((le sOn 7)) – The Art Gallery With Nothing To Look At

Warren De La Cruz sounds out some sound art

I travelled to Club Row in Shoreditch to experience what a London outpost of a French art gallery called ((le sOn 7)) had to offer.

Judging from The Wire Magazine’s weekly newsletter description, I would be a patron of a different kind of exhibit.

((le sOn 7)) is a sound art gallery, in which the exhibits are heard instead of looked at, and crafted out of field recordings from nature, and audio samples of the human voice, and even objects, in order to create a collage of sounds.

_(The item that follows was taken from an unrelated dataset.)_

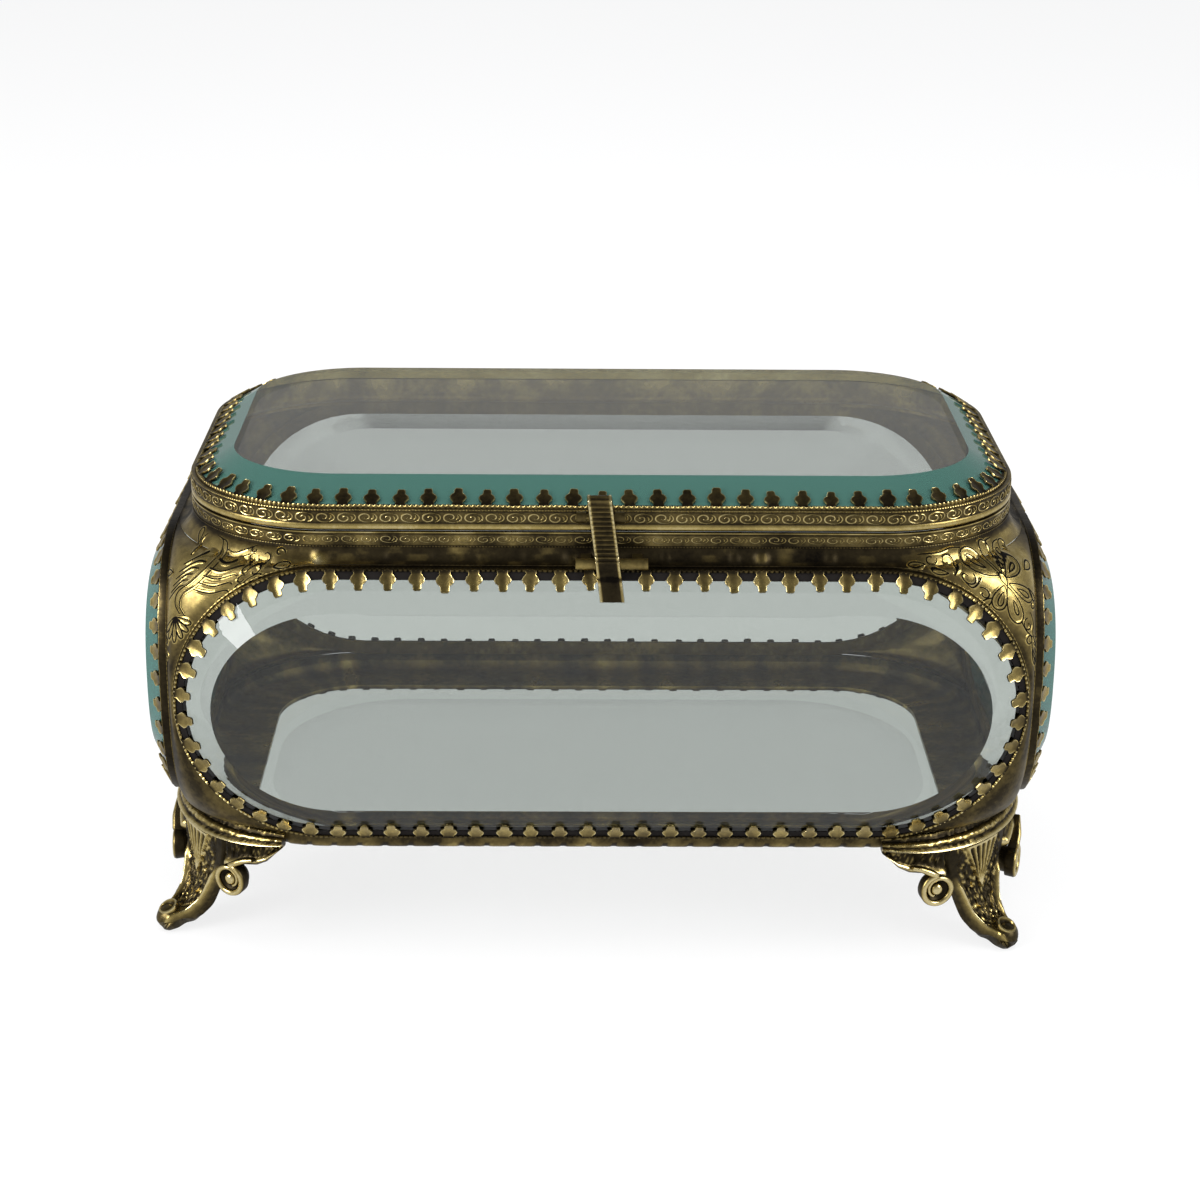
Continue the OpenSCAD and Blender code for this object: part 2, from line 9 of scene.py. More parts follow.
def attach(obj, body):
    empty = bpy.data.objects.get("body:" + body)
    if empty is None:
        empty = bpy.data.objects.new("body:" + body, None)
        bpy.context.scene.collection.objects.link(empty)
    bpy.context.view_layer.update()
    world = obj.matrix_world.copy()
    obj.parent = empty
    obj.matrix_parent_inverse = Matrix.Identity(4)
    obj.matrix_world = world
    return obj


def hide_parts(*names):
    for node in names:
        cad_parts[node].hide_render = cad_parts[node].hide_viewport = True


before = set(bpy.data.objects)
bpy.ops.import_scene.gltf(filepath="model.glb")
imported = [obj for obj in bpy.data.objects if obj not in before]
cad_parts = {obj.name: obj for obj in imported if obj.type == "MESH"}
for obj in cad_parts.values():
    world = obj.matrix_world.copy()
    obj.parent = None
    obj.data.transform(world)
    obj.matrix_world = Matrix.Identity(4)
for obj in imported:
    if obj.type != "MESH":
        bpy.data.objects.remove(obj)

bl_info = {
    "name": "Glass Casket Box",
    "version": (1, 0, 0),
    "blender": (4, 5, 0),
    "location": "View3D > Sidebar > Casket",
    "description": "Dresses the brass and bevelled glass casket and lights it",
    "category": "Object",
}

# Shape facts in millimetres, in the shared frame
MM = 0.001
CORE = np.array([49.0, 17.25])      # centres of the four rounded corners
BAND_R, WALL_R = 26.0, 28.55        # lid band and walls, from those centres
SEAT_X, SEAT_Y = 77.55, 45.8        # planes that the glasses rest on
LID_Z, FLOOR_Z = 83.9, 20.3
WINDOW_MID, WINDOW_HALF, WINDOW_TOP = 49.45, 25.85, 75.3
SHOULDER_R = WALL_R - BAND_R        # hollow between the rim and the walls
SHOULDER_TOP = WINDOW_TOP + SHOULDER_R
SEAT_EDGE = 0.25                    # the strips' middle line, inside a panel's outline
GLASS_EDGE = 1.2                    # thickness of a glass under its bevel
TILT = math.radians(30.7)           # slope of a bevel
SHEET = 0.8                         # thickness of the brass sheet
LUMP = 0.42                         # how far lumps of solder stand out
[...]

Each art piece was contained within an MP3 player on a stand. I could only listen to them on the headphones provided, and the only ‘visuals’ were a biography of each artist and a statement about what their piece was about, printed on an A4 piece of paper.

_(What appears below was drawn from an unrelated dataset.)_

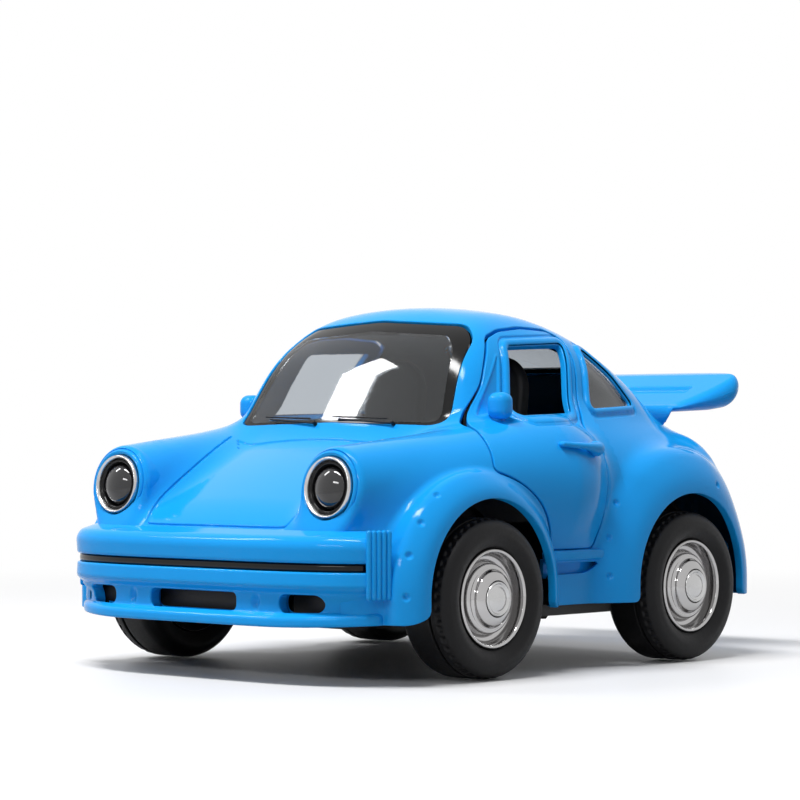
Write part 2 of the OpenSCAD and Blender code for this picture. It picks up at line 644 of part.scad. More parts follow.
module chassis() {
    color(black) difference() {
        union() {
            translate([0, 0, chassis_low]) linear_extrude(chassis_top - chassis_low) difference() {
                union() {
                    round_box(-tail_reach + 5.8, front_reach - 7, -end_y, end_y, 8);
                    round_box(rear_x + liner_r + 0.2, front_x - liner_r - 0.2, -side_y, side_y, 1);
                }
                well_plan();
            }
            translate([0, 0, pan_low]) linear_extrude(chassis_low - pan_low)
                round_box(case_x1 + 1, post_x[0] - 4.4, -pan_y, pan_y, 4);
            for (side = [0, 1]) mirror([0, side]) along_y(pan_y, pan_y + 4) polygon([[-8, chassis_low],
                [-6, pan_low], [-2, pan_low + 0.2], [0, pan_low - 0.4], [4, pan_low - 0.4], [7, chassis_low]]);
            for (side = [0, 1]) mirror([0, side, 0]) {
                wheel_liner(front_x);
                wheel_liner(rear_x);
            }
        }
        translate([case_x0 - case_room, case_y0 - case_room, 0])
            cube([case_x1 - case_x0 + 2*case_room, case_y1 - case_y0 + 2*case_room, 20]);
        for (x = post_x) translate([x, 0, 0]) cylinder(r = screw_r + 0.25, h = 20, $fn = 24);
    }
}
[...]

The first piece of audio art I listened to was by Argentinian-Spanish artist Jorge Haro. It is supposed to evoke the image of a hot summer’s day in Spain, and its most striking sound was the clanging of a large circular saw. The collages of sound in the gallery jump from subtle and ambient to percussion and beat-driven, and explore different facets of what sound art can be.

The show’s main feature is a room containing only chairs, lamps, white curtains, and a pair of black loudspeakers facing the chair I sat in. The speakers played a multitextured piece by Lesley Flanagan, a New York Based artist. It filled the room with excerpts of her voice looped and layered in a choir-like way. Some vocal lines dissapeared and then came back, in an apparently random way.

Having initially felt unsure of what sound art was supposed to be, I left ((le sOn 7)) feeling that these artists had composed and arranged the sonic version of a set of paintings. They had taken excerpts from sources both familiar and unfamiliar to create something new.

The ((le sOn 7)) show closes at 7pm on Sunday October 23rd.